* start *
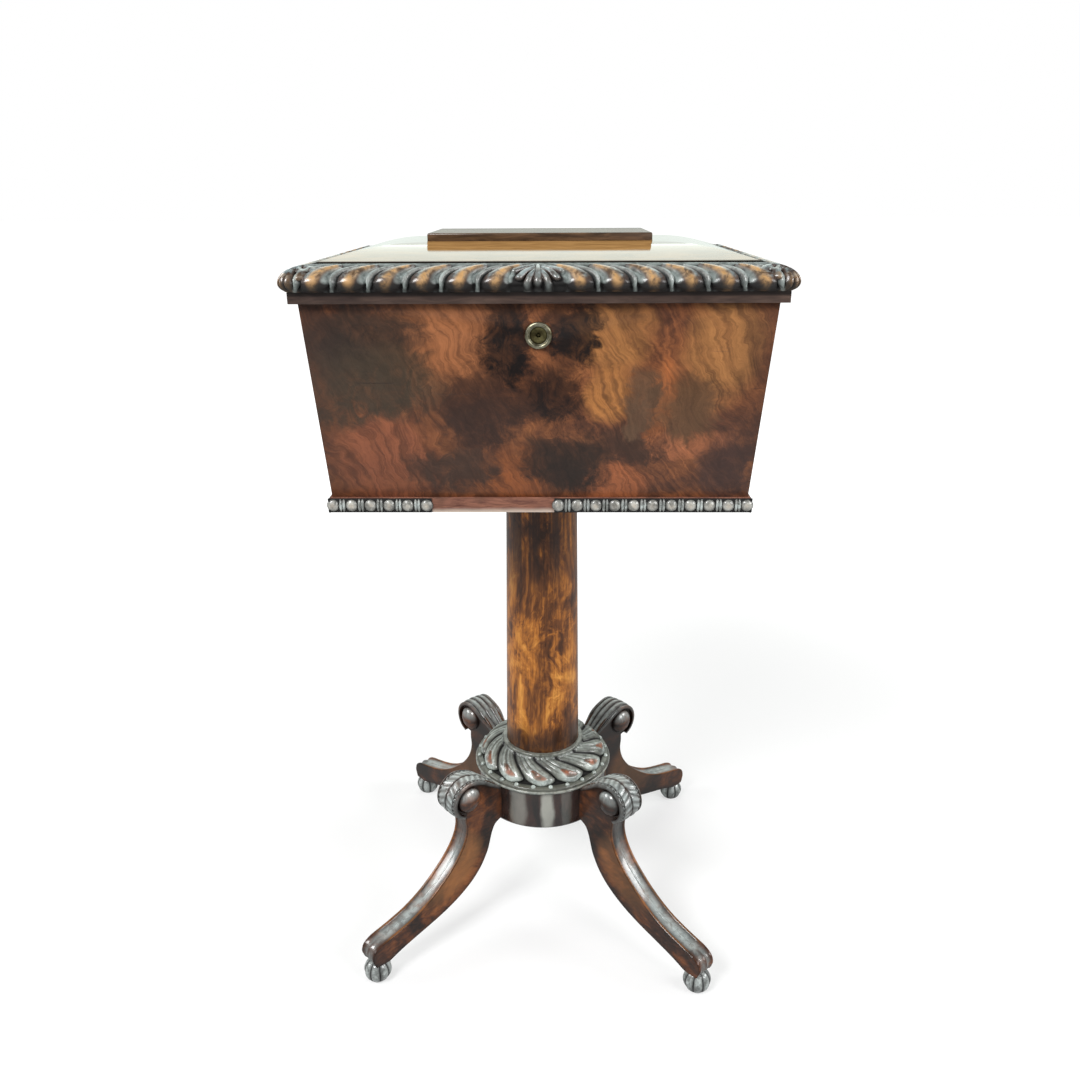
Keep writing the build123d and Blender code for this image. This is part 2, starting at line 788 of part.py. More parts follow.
def reel(back, front):
    """A thin flat disc seen on edge, between two beads."""
    wide = Plane.YZ.offset(back) * Rectangle(reel_width, reel_height)
    slim = Plane.YZ.offset(front) * Rectangle(reel_width * reel_rounding[0], reel_height * reel_rounding[1])
    return loft([wide, slim], ruled=True)


def make_bead_strip(side):
    edge = board_width / 2
    back = edge + bead_backing / 2
    front = bead_width / 2
    middle = (board_foot + carcass_foot) / 2
    strip = Pos(edge + bead_backing / 2, middle) * Rectangle(bead_backing, 2 * bead_radius)
    body = run(strip, side)
    length = bead_width if side in ("front", "back") else bead_width - narrower
    count = int(length / bead_pitch)
    bosses = []
    for index in range(count + 1):
        along = (index - count / 2) * bead_pitch
        bosses.append(Pos(0, along, middle) * bead(back, front))
        if index < count:
            bosses.append(Pos(0, along + bead_pitch / 2, middle) * reel(back, front - bead_backing))
    row = side_place(side) * Compound(children=bosses)
    return body + [boss & sector(side) for boss in row.solids()]


for side, opposite in (("front", "back"), ("right", "left")):
    strip = make_bead_strip(side)
    parts["bead_" + opposite] = Rot(0, 0, 180) * strip
    if side == "front":
        missing = block((break_from, break_to), (-far, 0), (0, far))
        strip = grouped([strip - missing])
    parts["bead_" + side] = strip


# ---------------------------------------------------------------------------
# Gadrooned moulding: an ovolo with slanted lobes that lean towards a leaf in the middle
# ---------------------------------------------------------------------------
def ovolo(relief):
    """Section of the moulding in (out, up), `relief` inside its outer skin."""
    inner = dome_foot_width / 2
    outer = gadroon_width / 2 - relief
    widest = band_top + gadroon_widest
    top = gadroon_top - relief
    under = gadroon_width / 2 - gadroon_under
    with BuildSketch() as section:
        with BuildLine():
            Polyline((inner, top), (inner, band_top), (under - relief, band_top))
            Spline((under - relief, band_top), (outer, widest), tangents=[(1, 0.1), (0, 1)])
            Spline((outer, widest), (inner, top), tangents=[(0, 1), (-1, 0.05)])
        make_face()
    return section.sketch


def placed(line, start, reach, sense):
    """A carving line, `reach` long for each unit of its first numbers, on one side of the middle."""
    return [(sense * (start + reach * share), up) for share, up in line]


def gadroon_marks(half_length):
    """Pen strokes on the sloping face of the moulding: (along, up the slope) and pen radii."""
    marks = []
    tip = rib_radius * 0.8
    room = half_length - leaf_half_width - 0.45 * lobe_pitch
    count = round(room / lobe_pitch)
    pitch = room / count
    for sense in (-1, 1):
        for index in range(count):
            at = leaf_half_width + (index + 0.5) * pitch
            lobe = placed(lobe_line, at, lobe_lean, sense)
            marks.append((lobe, (lobe_radius, lobe_taper * lobe_radius, tip)))
            rib = placed(rib_line, at, lobe_radius + 2.6 * rib_radius, sense)
            marks.append((rib, (tip, rib_radius, rib_radius, tip)))
        for line, radii in leaf_sprays:
            marks.append((placed(line, 0, 1, sense), radii))
    marks.append(leaf_rib)
    return marks


def gadroon_pen(mark):
    """Drives one pen stroke square into the slope, as a prism on the right-hand side."""
    points, radii = mark
    origin = (gadroon_width / 2 - slope_in, 0, band_top + slope_up)
    slope = Plane(origin=origin, x_dir=(0, 1, 0), z_dir=(1, 0, 1))
    return extrude(slope * stroke(points, radii), amount=gadroon_width / 8, both=True)


def corner_pen():
    """The leaf that wraps a corner: a fan of blades from its root, drawn in plan."""
    fan = []
    for turn, length, radius in corner_blades:
        fan.append(Rot(0, 0, turn) * stroke([(0, 0), (length, 0)], (corner_blade_root, radius)))
    plan = fan[0] + fan[1:]
    return extrude(plan, amount=far, dir=(0, 0, 1))


def make_gadroon(side):
    outer_run = run(ovolo(0), side)
    half_length = gadroon_width / 2 if side in ("front", "back") else (gadroon_width - narrower) / 2
    place = side_place(side)
    prisms = [place * gadroon_pen(mark) for mark in gadroon_marks(half_length)]
    corner = Pos(gadroon_width / 2 - corner_leaf, half_length - corner_leaf, 0) * corner_pen()
    prisms += [place * corner, place * mirror(corner, Plane.XZ)]
    return run(ovolo(gadroon_relief), side) + (outer_run & (prisms[0] + prisms[1:]))


for side, opposite in (("front", "back"), ("right", "left")):
    moulding = make_gadroon(side)
    parts["gadroon_" + side] = moulding
    parts["gadroon_" + opposite] = Rot(0, 0, 180) * moulding


# ---------------------------------------------------------------------------
# Lid: mitred frame, cushion dome, tablet and lining
# ---------------------------------------------------------------------------
def make_frame():
    outer = band_width / 2
    inner = outer - frame_rail
    ledge = inner - frame_ledge
    step = dome_foot_width / 2
    ceiling = lid_foot + recess_height + lining_thickness
    profile = Polygon((inner, lid_foot), (outer, lid_foot), (outer, band_top), (step, band_top),
                      (step, frame_top), (ledge, frame_top), (ledge, ceiling), (inner, ceiling), align=None)
    rails = {side: run(profile, side) for side in turns}
    back = rails["back"]
    for cut in leaf_recess(lid_foot - overrun, lid_foot + hinge_leaf + glue_gap, carcass_back):
        back = back - cut
    room = hinge_radius + 2 * sliding_fit
    for side in (-1, 1):
        half = hinge_length / 2 + sliding_fit
        back = back - block((side * hinge_at - half, side * hinge_at + half),
                            (hinge_y - room, far), (lid_foot - overrun, hinge_z + room))
    for place in hinge_screw_places(lid_foot, True):
        back = back - place * screw_hole(brass_screw)
    half_x = selvedge_length / 2 + glue_gap
    half_y = selvedge_width / 2 + glue_gap
    front = rails["front"] - block((-half_x, half_x), (selvedge_y - half_y, selvedge_y + half_y),
                                   (lid_foot - overrun, lid_foot + selvedge_thickness + glue_gap))
    for place in link_places:
        front = front - place * screw_hole(brass_screw)
    rails["back"] = back
    rails["front"] = front
    return grouped(rails.values())


def cushion_profile(foot, top):
    """The dome's section across one direction, half as wide as `foot` at its edge."""
    middle = ((foot + top) / 2, (gadroon_top + dome_top) / 2 + dome_bulge)
    with BuildSketch(Plane.XZ) as section:
        with BuildLine():
            Polyline((top, dome_top), (-top, dome_top))
            ThreePointArc((-top, dome_top), (-middle[0], middle[1]), (-foot, gadroon_top))
            Polyline((-foot, gadroon_top), (-foot, frame_top), (foot, frame_top), (foot, gadroon_top))
            ThreePointArc((foot, gadroon_top), middle, (top, dome_top))
        make_face()
    return section.sketch


def make_dome():
    across = extrude(cushion_profile(dome_foot_width / 2, tablet_width / 2), amount=far, both=True)
    along = extrude(cushion_profile(dome_foot_width / 2 - half_less, tablet_width / 2 - half_less),
                    amount=far, both=True)
    whole = across & (Rot(0, 0, 90) * along)
    return whole - Pos(0, 0, -dome_thickness) * whole


def make_tablet():
    body = layer(tablet_width, tablet_width, dome_top, dome_top + tablet_height)
    return fillet(body.faces().sort_by(Axis.Z)[-1].edges(), tablet_edge)


def make_lining():
    width = band_width - 2 * frame_rail - 2 * sliding_fit
    foot = lid_foot + recess_height
    return layer(width, width, foot, foot + lining_thickness)


parts["lid_frame"] = make_frame()
parts["lid_dome"] = make_dome()
parts["lid_tablet"] = make_tablet()
parts["lid_lining"] = make_lining()

# ---------------------------------------------------------------------------
# Fitted inside: partitions, the deck for the bowls, canisters and bowls
# ---------------------------------------------------------------------------
inside_foot_width = carcass_foot_width - 2 * wall
hollow = layer(inside_foot_width - 2 * glue_gap, carcass_top_width - 2 * wall - 2 * glue_gap,
               carcass_foot, carcass_top)


def make_partition(sense):
    near, away = sorted((sense * bay_half_width, sense * (bay_half_width + partition)))
    return hollow & block((near, away), (-far, far), (carcass_foot, deck_top))


def make_cross_partitions():
    boards = []
    start = bay_half_width + partition + glue_gap
    top = carcass_foot + cross_height
    for x_range in ((-far, -start), (start, far)):
        boards.append(hollow & block(x_range, (-partition / 2, partition / 2), (carcass_foot, top)))
    return grouped(boards)


def make_deck():
    half = bay_half_width - glue_gap
    deck = hollow & block((-half, half), (-far, far), (deck_top - deck_thickness, deck_top))
    for sense in (-1, 1):
        hole = rod(bowl_radius + sliding_fit, deck_top - 2 * deck_thickness, deck_top + overrun)
        deck = deck - Pos(0, sense * bowl_at, 0) * hole
    return deck


canister_x0 = bay_half_width + partition + canister_fit
canister_x1 = inside_foot_width / 2 - canister_fit
canister_y0 = partition / 2 + canister_fit
canister_y1 = (inside_foot_width - narrower) / 2 - canister_fit


def make_canister():
    body = block((canister_x0, canister_x1), (canister_y0, canister_y1), (carcass_foot, canister_top))
    room = block((canister_x0 + canister_wall, canister_x1 - canister_wall),
                 (canister_y0 + canister_wall, canister_y1 - canister_wall),
                 (carcass_foot + canister_wall, canister_top + overrun))
    return body - room


def make_canister_lid():
    plate = block((canister_x0, canister_x1), (canister_y0, canister_y1), (canister_top, canister_lid_top))
    plate = chamfer(plate.faces().sort_by(Axis.Z)[-1].edges(), canister_lid_height / 4)
    inset = canister_wall + lid_fit
    plug = block((canister_x0 + inset, canister_x1 - inset), (canister_y0 + inset, canister_y1 - inset),
                 (canister_top - canister_lid_plug, canister_top + overrun))
    hole = rod(knob_peg_radius + glue_gap, canister_lid_top - knob_peg_depth - glue_gap,
               canister_lid_top + overrun)
    return plate + plug - knob_place() * hole


def knob_place():
    return Pos((canister_x0 + canister_x1) / 2, (canister_y0 + canister_y1) / 2, 0)


def make_knob():
    seat = canister_lid_top
    crown = (0, seat + knob_height)
    neck_top = (knob_neck, seat + knob_neck_to)
    with BuildSketch(Plane.XZ) as outline:
        with BuildLine():
            Polyline(crown, (0, seat - knob_peg_depth), (knob_peg_radius, seat - knob_peg_depth),
                     (knob_peg_radius, seat), (knob_foot_radius, seat), (knob_neck, seat + knob_neck_from),
                     neck_top)
            Spline(neck_top, (knob_radius, seat + knob_ball_level), crown, tangents=[(1, 0.3), (-1, 0)])
        make_face()
    return knob_place() * revolve(outline.sketch, Axis.Z)


def make_bowl():
    """A flared glass bowl whose turned-out rim rests on the deck."""
    foot = deck_top - bowl_depth
    inner = bowl_radius - bowl_glass
    rim_top_z = deck_top + bowl_rim_height
    floor_edge = (bowl_foot_radius - bowl_glass, foot + 2 * bowl_glass)
    with BuildSketch(Plane.XZ) as outline:
        with BuildLine():
            Polyline((0, floor_edge[1]), (0, foot), (bowl_foot_radius, foot))
            Spline((bowl_foot_radius, foot), (bowl_radius, deck_top), tangents=[(1, 0.9), (0, 1)])
            Polyline((bowl_radius, deck_top), (bowl_radius + bowl_rim, deck_top),
                     (bowl_radius + bowl_rim, rim_top_z), (inner, rim_top_z), (inner, deck_top))
            Spline((inner, deck_top), floor_edge, tangents=[(0, -1), (-1, -0.8)])
            Line(floor_edge, (0, floor_edge[1]))
        make_face()
    return revolve(outline.sketch, Axis.Z)


parts["partition_left"] = make_partition(-1)
parts["partition_right"] = make_partition(1)
parts["cross_partitions"] = make_cross_partitions()
parts["bowl_deck"] = make_deck()
canister, canister_lid, knob, bowl = make_canister(), make_canister_lid(), make_knob(), make_bowl()
for front_back, y_sense in (("front", -1), ("back", 1)):
    parts["glass_bowl_" + front_back] = Pos(0, y_sense * bowl_at, 0) * bowl
    for left_right, x_sense in (("left", -1), ("right", 1)):
        name = "canister_" + front_back + "_" + left_right
        for suffix, shape in (("", canister), ("_lid", canister_lid), ("_knob", knob)):
            shape = shape if x_sense > 0 else mirror(shape, Plane.YZ)
            shape = shape if y_sense > 0 else mirror(shape, Plane.XZ)
            parts[name + suffix] = shape

# ---------------------------------------------------------------------------
# One STEP file for each piece
# ---------------------------------------------------------------------------
os.makedirs("parts", exist_ok=True)
for name, shape in parts.items():
    shape.label = name
    export_step(shape, "parts/" + name + ".step")
print(len(parts), "nodes")
print("lock plane", lock_plane.origin, lock_plane.z_dir)
print("hinge axis y, z", hinge_y, hinge_z)
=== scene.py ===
# %% [markdown]
# # A teapoy, dressed
#
# A teapoy is a tea chest on a pillar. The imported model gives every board, joint and level of it,
# and this lesson dresses that model: carved mouldings, scrolled legs, flame veneer, polish and wear.
# Every new shape is worked out as whole numpy arrays, and every finish is a network of shader nodes.
#
# Lengths are in millimetres, as a cabinetmaker writes them. `MM` turns them into metres
# at the one place where a mesh is made.

import bmesh
import bpy
import numpy as np
from mathutils import Matrix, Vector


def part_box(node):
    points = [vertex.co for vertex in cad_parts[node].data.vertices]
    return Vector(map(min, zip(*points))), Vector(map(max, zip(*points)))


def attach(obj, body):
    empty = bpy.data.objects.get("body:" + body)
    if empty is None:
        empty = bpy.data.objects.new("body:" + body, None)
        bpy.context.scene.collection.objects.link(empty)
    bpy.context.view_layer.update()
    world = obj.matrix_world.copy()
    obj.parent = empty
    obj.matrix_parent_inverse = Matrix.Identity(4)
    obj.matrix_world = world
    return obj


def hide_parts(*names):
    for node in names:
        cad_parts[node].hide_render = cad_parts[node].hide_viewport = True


MM = 0.001
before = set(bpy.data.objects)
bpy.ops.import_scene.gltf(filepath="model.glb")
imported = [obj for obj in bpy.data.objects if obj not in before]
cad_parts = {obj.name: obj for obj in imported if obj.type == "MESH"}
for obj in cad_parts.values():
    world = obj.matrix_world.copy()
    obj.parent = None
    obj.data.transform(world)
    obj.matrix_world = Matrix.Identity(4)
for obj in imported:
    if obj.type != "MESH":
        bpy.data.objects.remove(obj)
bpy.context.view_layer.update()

# %% Sizes that the model gives


def span(node):
    """Lowest and highest corner of a node, in millimetres."""
    low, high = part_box(node)
    return np.array(low) / MM, np.array(high) / MM


board_low, board_high = span("bottom_board")
dome_low, dome_high = span("lid_dome")
tablet_low, tablet_high = span("lid_tablet")
drum_low, drum_high = span("drum")
collar_low, collar_high = span("carved_collar")
rail_low = span("lid_frame")[0]
bearer_low = span("bearer")[0]
rim_high = span("base_rim")[1]
lid_half = span("gadroon_right")[1][0]
lid_narrower = 47.5
narrow_half = lid_half - lid_narrower
print("lid:", lid_half * 2, "wide,", narrow_half * 2, "deep; tablet top at", round(tablet_high[2], 1))

# %% [markdown]
# ## From numbers to a mesh
#
# A surface is a grid of points, and four neighbours on the grid make a face. A moulding, a turned
# pillar or a carved leg differ only in the formula that places the points. Where rows meet, or shrink
# to a pole, the doubles are merged afterwards, so that every shell is closed.

# %% Grids, shells and pieces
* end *
OBJECTIVE:
What do the lines above say from the one containing "parts[name + suffix] = shape" down to the one containing "points = [vertex.co"? Return them exactly, both end lines included, and only them.

RESPONSE:
            parts[name + suffix] = shape

# ---------------------------------------------------------------------------
# One STEP file for each piece
# ---------------------------------------------------------------------------
os.makedirs("parts", exist_ok=True)
for name, shape in parts.items():
    shape.label = name
    export_step(shape, "parts/" + name + ".step")
print(len(parts), "nodes")
print("lock plane", lock_plane.origin, lock_plane.z_dir)
print("hinge axis y, z", hinge_y, hinge_z)
=== scene.py ===
# %% [markdown]
# # A teapoy, dressed
#
# A teapoy is a tea chest on a pillar. The imported model gives every board, joint and level of it,
# and this lesson dresses that model: carved mouldings, scrolled legs, flame veneer, polish and wear.
# Every new shape is worked out as whole numpy arrays, and every finish is a network of shader nodes.
#
# Lengths are in millimetres, as a cabinetmaker writes them. `MM` turns them into metres
# at the one place where a mesh is made.

import bmesh
import bpy
import numpy as np
from mathutils import Matrix, Vector


def part_box(node):
    points = [vertex.co for vertex in cad_parts[node].data.vertices]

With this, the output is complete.